• [Objective] Below is a listing; restate from it, character for character, the lines beginning at the line holding "its free ends" and ending at the line holding "obj.parent = empty", both included.

======== Listed entries ========

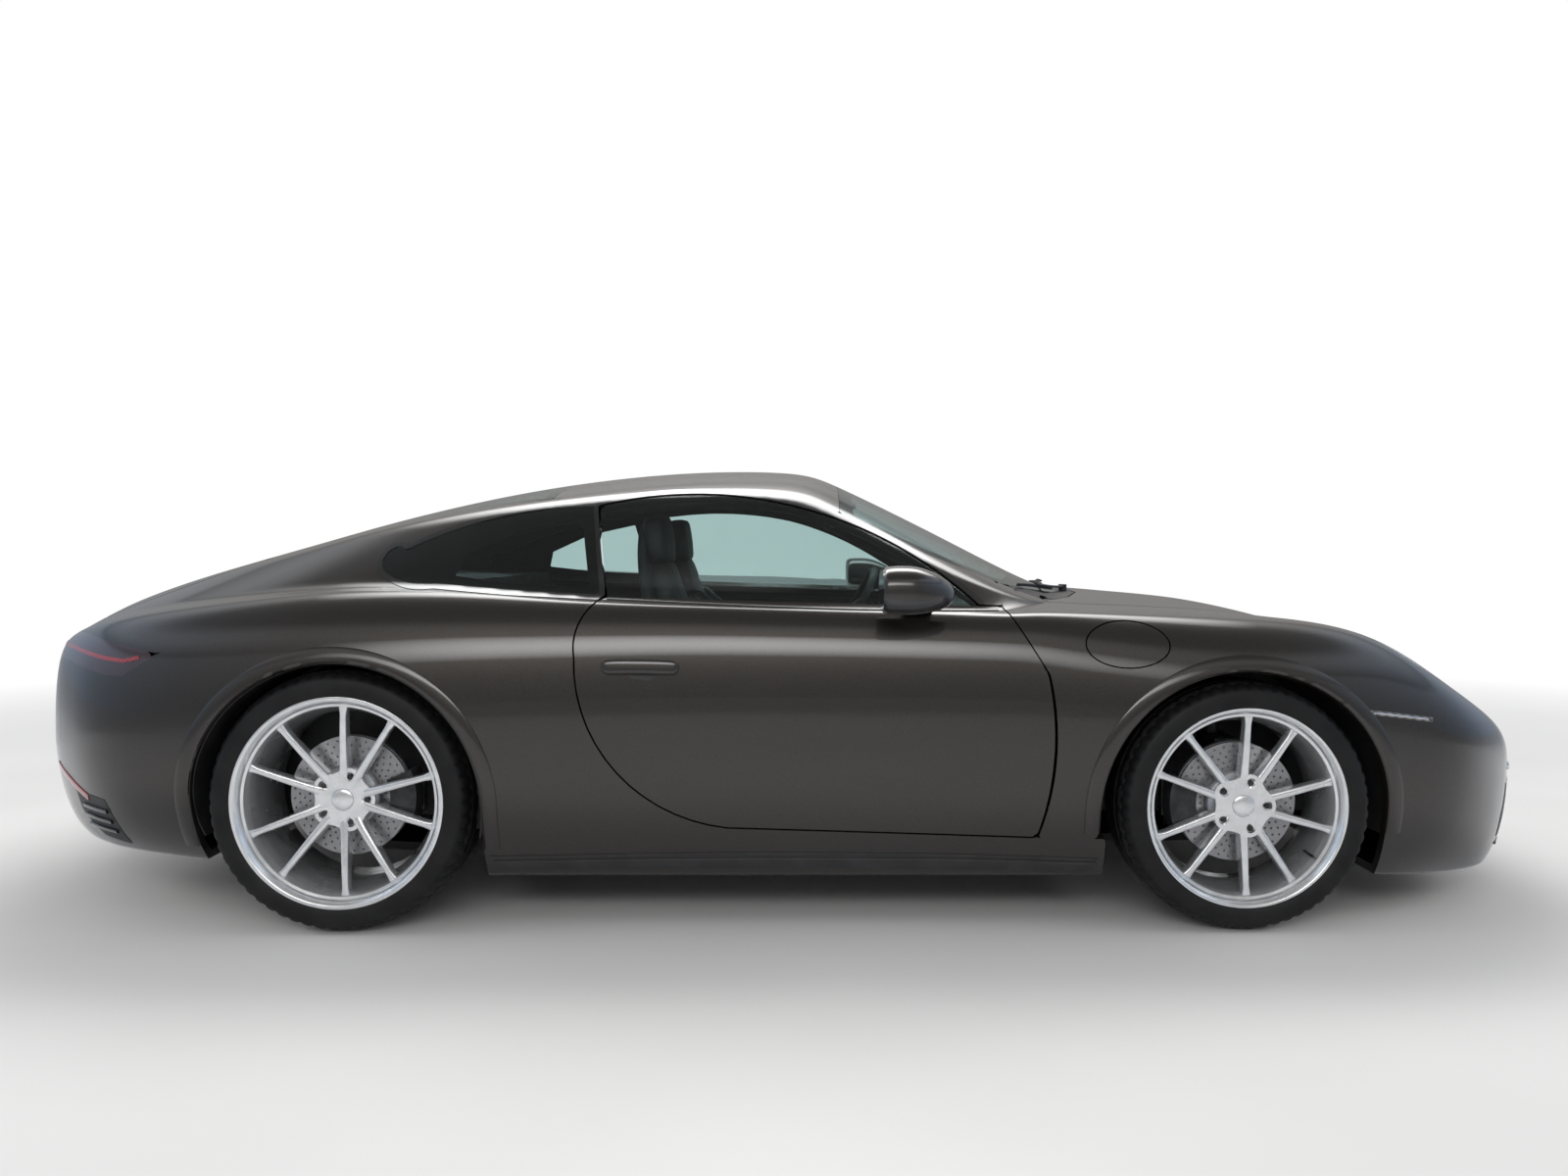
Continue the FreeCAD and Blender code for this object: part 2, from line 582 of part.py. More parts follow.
door_hull = hull(even_inset(size("door_skin")))
door_outer = outer.cut(door_hull).common(side_prism(door_face, 600))
door_inner = walls.common(door_hull).common(side_prism(grown(door_face, -size("door_step")), 600))
door = door_outer.fuse(door_inner)
for pocket in hinge_pockets():
    door = door.cut(pocket)
for pin in hinge_pins():
    door = door.fuse(pin)
handle_face = outline("side", (-494, 716), (-484, 738, -456, 744), (-300, 736), (-273, 724), (-296, 704), (-470, 698))
door = door.fuse(side_prism(handle_face, 600).common(handle_hull).cut(recessed))
pair("door", door)
pair("door_glass", glass_skin.common(side_prism(pane_face, 500)))
mirror_long, mirror_half, mirror_high = size("mirror_long"), size("mirror_half"), size("mirror_high")
mirror_side = outline("side", (-0.72 * mirror_long, -0.62 * mirror_high), (-0.72 * mirror_long, 0.66 * mirror_high),
                      (-0.30 * mirror_long, mirror_high, 0.40 * mirror_long, 0.70 * mirror_high),
                      (mirror_long, 0.02 * mirror_high), (0.60 * mirror_long, -0.66 * mirror_high),
                      (-0.40 * mirror_long, -0.98 * mirror_high))
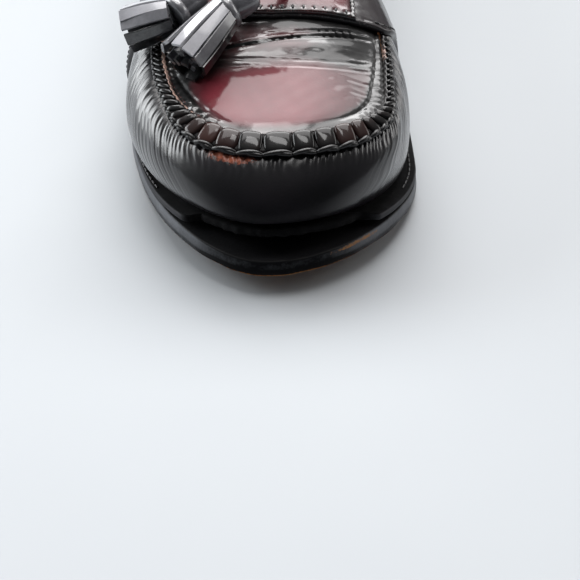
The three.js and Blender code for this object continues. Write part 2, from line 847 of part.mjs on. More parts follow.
function place(group, name, geometry, material) {
  const mesh = new THREE.Mesh(geometry, material);
  mesh.name = name;
  group.add(mesh);
}

const fixed = new THREE.Group();
place(fixed, "outsole", outsoleGeometry(), materials.outsole);
place(fixed, "welt", weltGeometry(), materials.welt);
place(fixed, "heel_stack", heelStackGeometry(), materials.heel);
place(fixed, "top_lift", topLiftGeometry(), materials.topLift);
place(fixed, "insole", insoleGeometry(), materials.lining);
place(fixed, "upper", upperGeometry(), materials.upper);
place(fixed, "plug", plugGeometry(), materials.plug);
place(fixed, "tongue", tongueGeometry(), materials.plug);
place(fixed, "apron_seam", seamGeometry(), materials.seam);
place(fixed, "saddle", saddleGeometry(), materials.saddle);
place(fixed, "saddle_tab", tabGeometry(), materials.tab);
place(fixed, "backstay", backstayGeometry(), materials.saddle);
place(fixed, "collar_band_outer", collarBandGeometry(-1), materials.saddle);
place(fixed, "collar_band_inner", collarBandGeometry(1), materials.saddle);
place(fixed, "lace_bar_outer", laceBarGeometry(-1), materials.lace);
place(fixed, "lace_bar_inner", laceBarGeometry(1), materials.lace);

const free = new THREE.Group();
place(free, "lace_knot", knotGeometry(), materials.lace);
place(free, "lace_end_near", tubeGeometry(nearLacePath, laceDiameter), materials.lace);
place(free, "lace_end_outer", tubeGeometry(outerLacePath, laceDiameter), materials.lace);
place(free, "tassel_near", tasselGeometry(nearTassel), materials.tassel);
place(free, "tassel_outer", tasselGeometry(outerTassel), materials.tassel);

// The origin is the middle of the underside of the box round the shoe without its free ends
const box = new THREE.Box3().setFromObject(fixed, true);
const middle = box.getCenter(new THREE.Vector3());
const shoe = new THREE.Group();
shoe.add(fixed, free);
shoe.position.set(-middle.x, -middle.y, -box.min.z);

export default shoe;
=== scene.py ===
# %% [markdown]
# # A tassel loafer, worn and polished
# A loafer is lasted leather: one bent wall from the sole to a gathered seam, a smooth apron on
# top, a saddle across the instep and two tassels on a knotted lace. The solids of the frame
# carry the sizes. This script dresses them with finer meshes from the same curves, so every
# piece lies where its solid lies.

# %% Load the frame and keep its box
import math

import bpy
import numpy as np
from mathutils import Matrix, Vector


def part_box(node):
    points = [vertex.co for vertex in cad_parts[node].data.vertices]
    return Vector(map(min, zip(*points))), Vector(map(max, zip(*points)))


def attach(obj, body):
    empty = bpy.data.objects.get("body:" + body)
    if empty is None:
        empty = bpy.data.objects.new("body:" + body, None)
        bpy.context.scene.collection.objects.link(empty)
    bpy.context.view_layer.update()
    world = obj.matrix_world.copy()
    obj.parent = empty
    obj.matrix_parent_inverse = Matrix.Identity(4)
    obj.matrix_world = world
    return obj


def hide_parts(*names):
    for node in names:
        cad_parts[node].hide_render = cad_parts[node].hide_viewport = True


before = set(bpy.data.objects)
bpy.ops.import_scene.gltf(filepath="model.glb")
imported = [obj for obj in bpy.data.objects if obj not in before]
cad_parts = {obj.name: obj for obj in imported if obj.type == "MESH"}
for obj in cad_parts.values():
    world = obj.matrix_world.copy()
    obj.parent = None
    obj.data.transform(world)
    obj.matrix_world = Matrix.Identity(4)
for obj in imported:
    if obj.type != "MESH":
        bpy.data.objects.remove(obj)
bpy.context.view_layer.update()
print("nodes in the frame:", len(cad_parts))

# %% [markdown]
# ## The last
# A shoemaker starts from a last, the wooden foot inside the shoe. Here the last is a handful of
# short tables: half widths, heights and bends along the length. Every function takes arrays, so
# one call gives a whole grid of points. Lengths are millimetres, y runs from the toe tip back.

# %% Driving sizes and tables
SHOE_LENGTH = 300.0
BALL_WIDTH = 104.0
INSTEP_HEIGHT = 70.0
TOE_SPRING = 12.0
HEEL_HEIGHT = 24.0
OUTSOLE = 6.5
WELT = 3.0
INSOLE = 2.5
TOP_LIFT = 6.0
HEEL_LENGTH = 70.0
HEEL_TAPER = 1.6
MOUTH_OPENING = 6.0
MOUTH_LENGTH = 36.0
UPPER_WALL = 2.2
PLUG_THICKNESS = 2.0
TONGUE_THICKNESS = 2.4
OVERLAY = 1.7
TAB = 1.2
SEAM_SETBACK = 26.0
HEEL_LEAN = 9.0
PLUG_END = 96.0
TONGUE_START = 97.5
TONGUE_END = 150.0
TONGUE_RISE = 24.0
TAB_WIDTH = 57.0
CLEARANCE = 0.3
LAYER_GAP = 0.45
TOP_SPAN = SHOE_LENGTH - HEEL_LEAN - SEAM_SETBACK


def table(columns, rows):
    names = columns.split()
    return {name: np.array([row[i] for row in rows], float) for i, name in enumerate(names)}


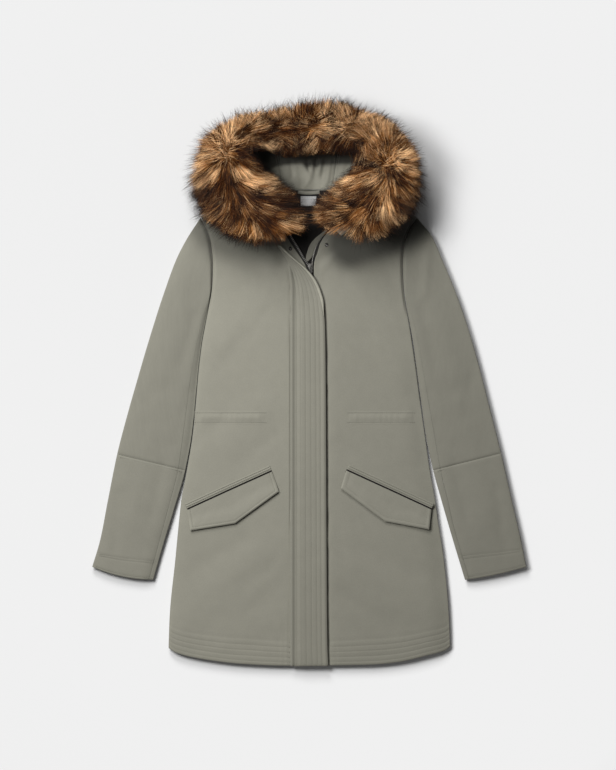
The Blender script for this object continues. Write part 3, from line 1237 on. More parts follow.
def bevelled(name, boxes, finish, body, bevel, wire):
    """One piece of rounded boxes and a wire, millimetres."""
    shape = bmesh.new()
    for low, high in boxes:
        block(shape, low, high)
    bmesh.ops.bevel(shape, geom=list(shape.edges), offset=bevel * MM, segments=3, affect="EDGES",
                    profile=0.6)
    points, faces = wire
    verts = [shape.verts.new(Vector(point) * MM) for point in points]
    for face in faces:
        shape.faces.new([verts[k] for k in face])
    bmesh.ops.recalc_face_normals(shape, faces=shape.faces)
    mesh = bpy.data.meshes.new(name)
    shape.to_mesh(mesh)
    shape.free()
    mesh.shade_smooth()
    mesh.set_sharp_from_angle(angle=math.radians(40.0))
    return put_on(name, mesh, finish, body)


def make_slider():
    """Slider body: a plate over the teeth, a sole under them, and an arched bail."""
    x, half, post = ZIP_X, SLIDER["half_width"], SLIDER["post"]
    low, high, plate, sole = (SLIDER[key] for key in ("bottom", "top", "plate", "sole"))
    arch_y = np.linspace(BAIL["front"] + 0.5, BAIL["rear"] - 0.5, 15)
    share = (arch_y - arch_y[0]) / (arch_y[-1] - arch_y[0])
    arch_z = BAIL["foot"] + (BAIL["outside"] - 0.5 - BAIL["foot"]) * np.sin(np.pi * share) ** 0.35
    arch = tube_along(np.column_stack([np.full_like(arch_y, x), arch_y, arch_z]), 0.5)
    wings = [((x - half, low, plate[0]), (x + half, high, plate[1])),
             ((x - half, low, sole[0]), (x + half, high, sole[1])),
             ((x - post, high - 2.4, sole[1] - 0.3), (x + post, high - 0.2, plate[0] + 0.3)),
             ((x - half, low + 0.4, plate[0] - 0.9), (x - half + 0.8, high - 2.6, plate[0] + 0.3)),
             ((x + half - 0.8, low + 0.4, plate[0] - 0.9), (x + half, high - 2.6, plate[0] + 0.3))]
    made = bevelled("slider_body", wings, slider_metal, "parka", 0.35, arch)
    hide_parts("zip_slider")


def make_pull():
    """The zip's pull: a round bar under the bail, two arms and a tab with a slot."""
    x, y, z = PULL_AXIS
    neck, end, arm, wide, slit = PULL["neck"], PULL["end"], PULL["outer"], PULL["half_width"], 1.0
    bar = tube_along([(x + arm * share, y, z) for share in (-1.0, -0.5, 0.0, 0.5, 1.0)], PULL["bar"])
    arm_z, tab_z = 0.8 * PULL["thick"], 0.75 * PULL["thick"]
    tab = [((x - arm, neck - 0.6, z - arm_z), (x - PULL["inner"], y + 0.3, z + arm_z)),
           ((x + PULL["inner"], neck - 0.6, z - arm_z), (x + arm, y + 0.3, z + arm_z)),
           ((x - wide, end, z - tab_z), (x + wide, end + 1.5, z + tab_z)),
           ((x - wide, neck - 1.5, z - tab_z), (x + wide, neck, z + tab_z)),
           ((x - wide, end + 0.8, z - tab_z), (x - slit, neck - 0.8, z + tab_z)),
           ((x + slit, end + 0.8, z - tab_z), (x + wide, neck - 0.8, z + tab_z))]
    made = bevelled("pull_tab_body", tab, slider_metal, "pull_tab", 0.22, bar)
    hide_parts("zip_pull")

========

• [Written answer]
// The origin is the middle of the underside of the box round the shoe without its free ends
const box = new THREE.Box3().setFromObject(fixed, true);
const middle = box.getCenter(new THREE.Vector3());
const shoe = new THREE.Group();
shoe.add(fixed, free);
shoe.position.set(-middle.x, -middle.y, -box.min.z);

export default shoe;
=== scene.py ===
# %% [markdown]
# # A tassel loafer, worn and polished
# A loafer is lasted leather: one bent wall from the sole to a gathered seam, a smooth apron on
# top, a saddle across the instep and two tassels on a knotted lace. The solids of the frame
# carry the sizes. This script dresses them with finer meshes from the same curves, so every
# piece lies where its solid lies.

# %% Load the frame and keep its box
import math

import bpy
import numpy as np
from mathutils import Matrix, Vector


def part_box(node):
    points = [vertex.co for vertex in cad_parts[node].data.vertices]
    return Vector(map(min, zip(*points))), Vector(map(max, zip(*points)))


def attach(obj, body):
    empty = bpy.data.objects.get("body:" + body)
    if empty is None:
        empty = bpy.data.objects.new("body:" + body, None)
        bpy.context.scene.collection.objects.link(empty)
    bpy.context.view_layer.update()
    world = obj.matrix_world.copy()
    obj.parent = empty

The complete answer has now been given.